Our results show that after disclosure, the total compensation to Canadian CEOs increased relative to U.S. CEOs. However, the increase resulted from higher incentive pay due to a stronger pay-performance relation. Thus, our results do not support the view that public disclosure helps either increase or reduce their compensation levels as such, but disclosure improves pay-performance sensitivity....
... after controlling for firm size and performance, we find no meaningful differences in the fixed, i.e., base pay, component of pay between Canadian CEOs and U.S. CEOs, either before or after the disclosure requirement in Canada. This observation does not support the compensation consultant’s view that pay levels are determined by the “keeping up with the Jones” effect, nor the shareholder activists’ view that, due to a lack of shareholder scrutiny, managers were excessively paid and that public disclosure of executive pay helps reduce compensation levels.
Of course, there are valid arguments against the current plethora of executive compensation disclosure requirements (e.g., overloading investors or inherent ineffectuality), but the Lake Wobegon effect isn't one of them. Instead, it seems to be mainly a myth.

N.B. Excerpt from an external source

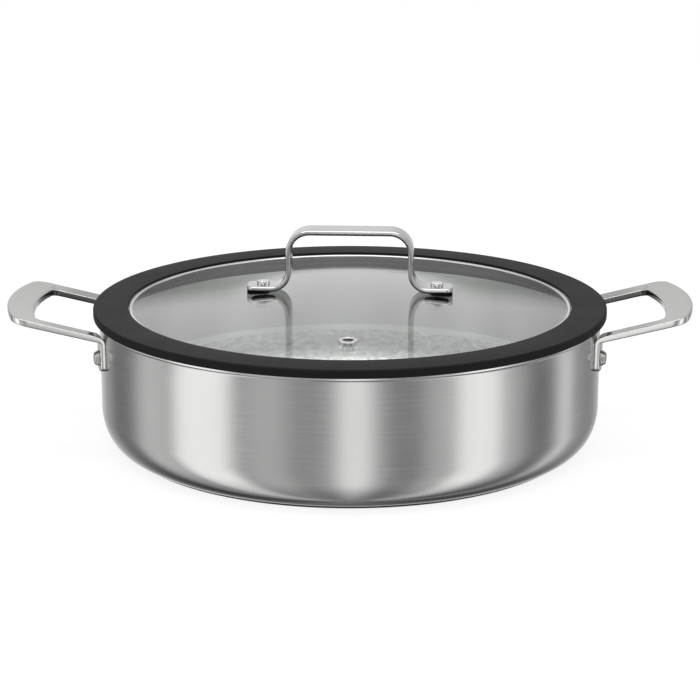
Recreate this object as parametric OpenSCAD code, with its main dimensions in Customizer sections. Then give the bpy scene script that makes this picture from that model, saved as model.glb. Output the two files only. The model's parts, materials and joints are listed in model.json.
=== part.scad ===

Update: In an update to his post, Justin Fox implies that the effect may be limited to Canada. Maybe. What the researchers did was to identify a real world laboratory to test the Lake Wobegon effect. They found a jurisdiction where the law had changed to require significantly greater pay transparency. What effect did that regulatory change have? It increased pay but only because pay became more sensitive to performance. Hence, this is not mere economic modelling; it's real world experimental data. In addition, the paper cites a number of reasons to think the results would hold true in the US.